Like listening devices, section 10 of the Surveillance Devices Act 2007 (NSW) prohibits the installation or use of a data tracking device to record or monitor the input or output of information from a computer. This is only an offence if it interferes with the computer or a computer network on the premises without the consent of the person having lawful possession or lawful control of the computer or computer network.

The maximum penalty for this offence is 5 years imprisonment, and/or a $11,000 fine.

Key Takeaways

Can I publish or communicate private conversations or recording of a meeting?

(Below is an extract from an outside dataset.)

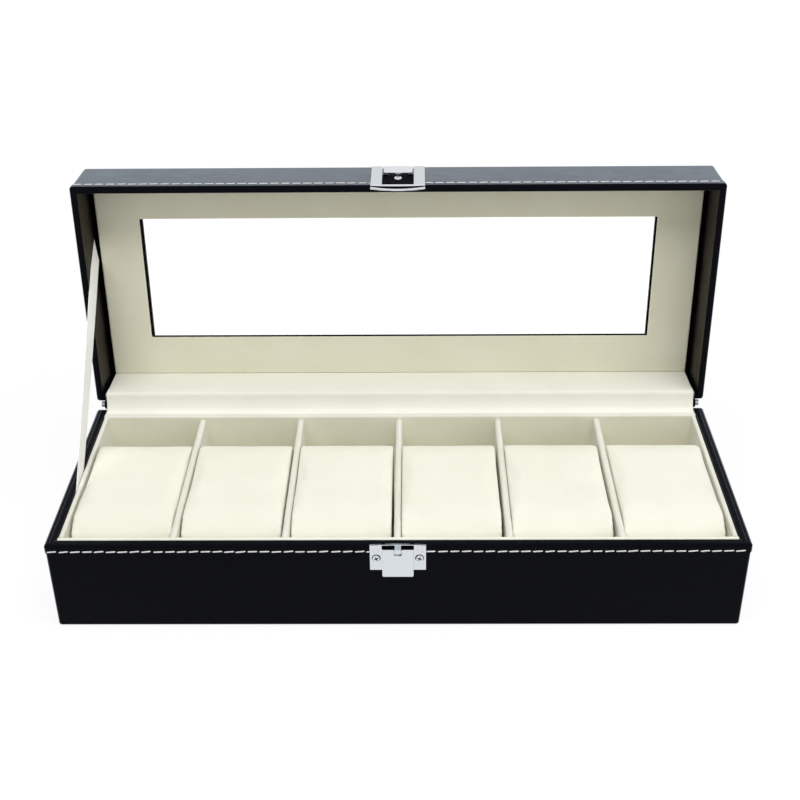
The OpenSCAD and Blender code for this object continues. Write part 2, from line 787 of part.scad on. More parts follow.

Under section 11 of the Surveillance Devices Act 2007 (NSW), a person must not publish or communicate to any person, a private conversation or a record of the carrying on of an activity (including recording a meeting), or a report of a private conversation or carrying on of an activity, that has come to the person’s knowledge as a result of the use of a listening device, an optical surveillance device or a tracking device in contravention of a provision of this Part.

The maximum penalty for this offence is 5 years imprisonment, and/or a $11,000 fine.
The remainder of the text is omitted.